Buoyed by an easy victory, the barbarian army then marched south to surround Maximus’ force. The men were already thoroughly demoralised from having witnessed the annihilation of their comrades, and while Maximus did form them up for battle, they were simply overwhelmed. With their backs to the river, many more drowned trying to escape. It must have been a truly horrific day to be a Roman soldier, seeing an endless swarm of barbarians encompass your army, feeling the utter despair of defeat and praying to Jupitar and Mars to allow your escape.
The Battle of Arausio in 105 BC saw up to 80,000 Roman and allied soldiers dead on the field, and up to half that number of support staff too. Coupled with the decline in soldiers meeting the land requirements, and the two previous defeats, Rome was now left defenceless, with an alarming lack of manpower and an enemy army ready to cross the undefended Alps. Among the injured with Marcus Livisu Drusus, whose service there alongside the leader of the Italian Marsi tribe, Silo, would have huge implications for how he came to view Rome’s Italian allies.
The Roman public blamed the defeat on the arrogance of Caepio in refusing to cooperate with Maximus, rather than on the deficiency of the legions. Despite the horrified cries of “Hannibal is at the gates!”, fearing the imminent attack of the Cimbri following Rome’s worst defeat since Cannae, the Cimbri failed to head south into Italia. Instead they marched west again, making for the Pyranees and the fertile lands of Hispania, buying the Romans valuable time to prepare their defence.

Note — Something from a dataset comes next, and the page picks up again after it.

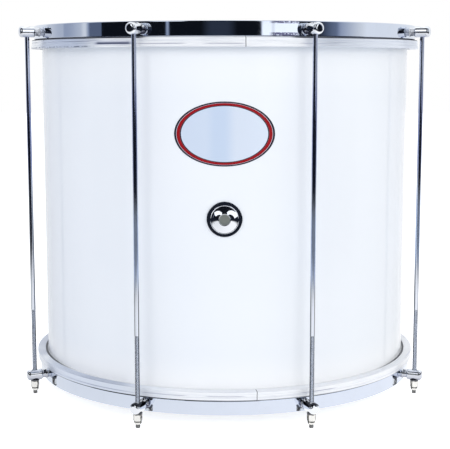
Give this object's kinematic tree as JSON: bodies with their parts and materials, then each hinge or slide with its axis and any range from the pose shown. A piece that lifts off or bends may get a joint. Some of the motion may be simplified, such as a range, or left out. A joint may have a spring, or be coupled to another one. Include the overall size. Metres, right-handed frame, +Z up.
{
  "type": "surdo drum",
  "caption": "Samba bass drum: white laminated wooden shell, a head, flesh hoop and chromed counterhoop at each end, drawn together by tension rods, lugs and tuning nuts.",
  "frame": {"origin": "on the floor under the middle of the drum, in the plane of the rods' lower tips", "axes": "+Z up along the drum's axis from the lower head to the batter head, -Y towards the front with the vent and the plate, +X to the right seen from the front"},
  "size_m": [0.542, 0.542, 0.498],
  "materials": {
    "shell_ply": "sanded plywood, sealed",
    "shell_laminate": "white high-gloss laminate",
    "head_film": "coated white film",
    "flesh_hoop": "bright drawn",
    "counterhoop": "mirror chrome",
    "lug": "cast and chromed",
    "tension_rod": "chromed steel rod",
    "washer": "zinc plated",
    "tuning_nut": "nickel plated",
    "vent_chrome": "mirror chrome",
    "badge_plate": "printed and varnished"
  },
  "bodies": {
    "drum": {"shell_ply": "shell_ply", "shell_laminate": "shell_laminate", "upper_glue_ring": "shell_ply", "lower_glue_ring": "shell_ply", "upper_head": "head_film", "lower_head": "head_film", "upper_head_collar": "head_film", "lower_head_collar": "head_film", "upper_flesh_hoop": "flesh_hoop", "lower_flesh_hoop": "flesh_hoop", "upper_counterhoop": "counterhoop", "lower_counterhoop": "counterhoop", "vent_rosette": "vent_chrome", "vent_ring_nut": "vent_chrome", "badge_plate": "badge_plate", "upper_lug_1": "lug", "upper_lug_2": "lug", "upper_lug_3": "lug", "upper_lug_4": "lug", "upper_lug_5": "lug", "upper_lug_6": "lug", "upper_lug_7": "lug", "upper_lug_8": "lug", "lower_lug_1": "lug", "lower_lug_2": "lug", "lower_lug_3": "lug", "lower_lug_4": "lug", "lower_lug_5": "lug", "lower_lug_6": "lug", "lower_lug_7": "lug", "lower_lug_8": "lug", "tension_rod_1": "tension_rod", "tension_rod_2": "tension_rod", "tension_rod_3": "tension_rod", "tension_rod_4": "tension_rod", "tension_rod_5": "tension_rod", "tension_rod_6": "tension_rod", "tension_rod_7": "tension_rod", "tension_rod_8": "tension_rod"},
    "washer_1": {"washer_1": "washer"},
    "nut_1": {"tuning_nut_1": "tuning_nut"},
    "washer_2": {"washer_2": "washer"},
    "nut_2": {"tuning_nut_2": "tuning_nut"},
    "washer_3": {"washer_3": "washer"},
    "nut_3": {"tuning_nut_3": "tuning_nut"},
    "washer_4": {"washer_4": "washer"},
    "nut_4": {"tuning_nut_4": "tuning_nut"},
    "washer_5": {"washer_5": "washer"},
    "nut_5": {"tuning_nut_5": "tuning_nut"},
    "washer_6": {"washer_6": "washer"},
    "nut_6": {"tuning_nut_6": "tuning_nut"},
    "washer_7": {"washer_7": "washer"},
    "nut_7": {"tuning_nut_7": "tuning_nut"},
    "washer_8": {"washer_8": "washer"},
    "nut_8": {"tuning_nut_8": "tuning_nut"}
  },
  "joints": [
    {"name": "washer_slide_1", "type": "slide", "parent": "drum", "child": "washer_1", "axis": [0, 0, -1], "range_m": [0, 0.005]},
    {"name": "nut_turn_1", "type": "hinge", "parent": "washer_1", "child": "nut_1", "pos_m": [0.10753, -0.25961, 0.0117], "axis": [0, 0, -1], "range_deg": [0, 1800]},
    {"name": "washer_slide_2", "type": "slide", "parent": "drum", "child": "washer_2", "axis": [0, 0, -1], "range_m": [0, 0.005]},
    {"name": "nut_turn_2", "type": "hinge", "parent": "washer_2", "child": "nut_2", "pos_m": [0.25961, -0.10753, 0.0117], "axis": [0, 0, -1], "range_deg": [0, 1800]},
    {"name": "washer_slide_3", "type": "slide", "parent": "drum", "child": "washer_3", "axis": [0, 0, -1], "range_m": [0, 0.005]},
    {"name": "nut_turn_3", "type": "hinge", "parent": "washer_3", "child": "nut_3", "pos_m": [0.25961, 0.10753, 0.0117], "axis": [0, 0, -1], "range_deg": [0, 1800]},
    {"name": "washer_slide_4", "type": "slide", "parent": "drum", "child": "washer_4", "axis": [0, 0, -1], "range_m": [0, 0.005]},
    {"name": "nut_turn_4", "type": "hinge", "parent": "washer_4", "child": "nut_4", "pos_m": [0.10753, 0.25961, 0.0117], "axis": [0, 0, -1], "range_deg": [0, 1800]},
    {"name": "washer_slide_5", "type": "slide", "parent": "drum", "child": "washer_5", "axis": [0, 0, -1], "range_m": [0, 0.005]},
    {"name": "nut_turn_5", "type": "hinge", "parent": "washer_5", "child": "nut_5", "pos_m": [-0.10753, 0.25961, 0.0117], "axis": [0, 0, -1], "range_deg": [0, 1800]},
    {"name": "washer_slide_6", "type": "slide", "parent": "drum", "child": "washer_6", "axis": [0, 0, -1], "range_m": [0, 0.005]},
    {"name": "nut_turn_6", "type": "hinge", "parent": "washer_6", "child": "nut_6", "pos_m": [-0.25961, 0.10753, 0.0117], "axis": [0, 0, -1], "range_deg": [0, 1800]},
    {"name": "washer_slide_7", "type": "slide", "parent": "drum", "child": "washer_7", "axis": [0, 0, -1], "range_m": [0, 0.005]},
    {"name": "nut_turn_7", "type": "hinge", "parent": "washer_7", "child": "nut_7", "pos_m": [-0.25961, -0.10753, 0.0117], "axis": [0, 0, -1], "range_deg": [0, 1800]},
    {"name": "washer_slide_8", "type": "slide", "parent": "drum", "child": "washer_8", "axis": [0, 0, -1], "range_m": [0, 0.005]},
    {"name": "nut_turn_8", "type": "hinge", "parent": "washer_8", "child": "nut_8", "pos_m": [-0.10753, -0.25961, 0.0117], "axis": [0, 0, -1], "range_deg": [0, 1800]}
  ],
  "couplings": [
    {"joint": "washer_slide_1", "follows": "nut_turn_1", "m_per_rad": 0.00015915},
    {"joint": "washer_slide_2", "follows": "nut_turn_2", "m_per_rad": 0.00015915},
    {"joint": "washer_slide_3", "follows": "nut_turn_3", "m_per_rad": 0.00015915},
    {"joint": "washer_slide_4", "follows": "nut_turn_4", "m_per_rad": 0.00015915},
    {"joint": "washer_slide_5", "follows": "nut_turn_5", "m_per_rad": 0.00015915},
    {"joint": "washer_slide_6", "follows": "nut_turn_6", "m_per_rad": 0.00015915},
    {"joint": "washer_slide_7", "follows": "nut_turn_7", "m_per_rad": 0.00015915},
    {"joint": "washer_slide_8", "follows": "nut_turn_8", "m_per_rad": 0.00015915}
  ]
}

The sheer scale of the loss meant that almost everybody in Rome would have lost a father, a son, a brother. Around 100,000 men dead in one day, at a time when population levels are far less than they are today. It’s hard to imagine such losses even today, a one day battle causing almost twice the number of dead as the USA suffered in the entire Vietnam War. Utter despair and grief swept over the city. The impact would be on far more than family loss though, with farms now to go untended, and a huge swathe of the aristocracy annihilated, leaving the Senate and the other government apparatus depleted.
Caepio’s arrogance had also stroked the flames of anguish against the aristocracy that the Brothers Gracchi has lit, and now the lower classes demanded better governance. They were fed up of seeing aristocrats appoint their incompetent brethren to military commands, only for them to be the ones who paid the price with their lives. The grief was also shared by the Italian allies, who had provided around half of the troops, but often got a raw deal from any campaign, with little recognition of loots, coupled with their lower status in not being granted Roman citizenship (I’ll explain this more thoroughly when we reach the Social War). The economic cost was also huge, with all of the arms and equipment of those men who had fallen at Arausio also lost.

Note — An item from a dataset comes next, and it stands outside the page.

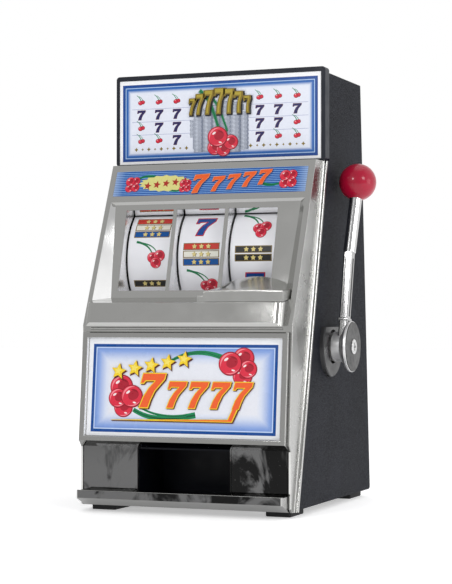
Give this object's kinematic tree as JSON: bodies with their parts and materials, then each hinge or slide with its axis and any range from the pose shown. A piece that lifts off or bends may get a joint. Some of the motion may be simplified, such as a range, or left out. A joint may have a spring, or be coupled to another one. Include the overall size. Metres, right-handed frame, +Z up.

How can a society recover from such a loss? Most did not. When Persia took the same number of heavy blows from Alexander, the two centuries-old Achaemenid Empire collapsed. When Rome delivered such punched to Carthage and Macedon, the independent civilisations fell. What made Rome remarkable in the ancient world was its ability to recover from seemingly fatal setbacks. The Eternal City did it after Cannae, and she would do it again after Arausio. In the face of such disaster and public unrest, the Senate acted swiftly. Desperate times call for desperate measures. With a lack of skilled generals, Rome turned to her one military genius who was still in the field. And so, despite having been Consul just three years prior, and not even being in the city (a requirement to stand for election), the Senate elected Gaius Marius as senior Consul, issuing him with the mandate to return from Numidia and save Rome from the destruction of the Cimbri.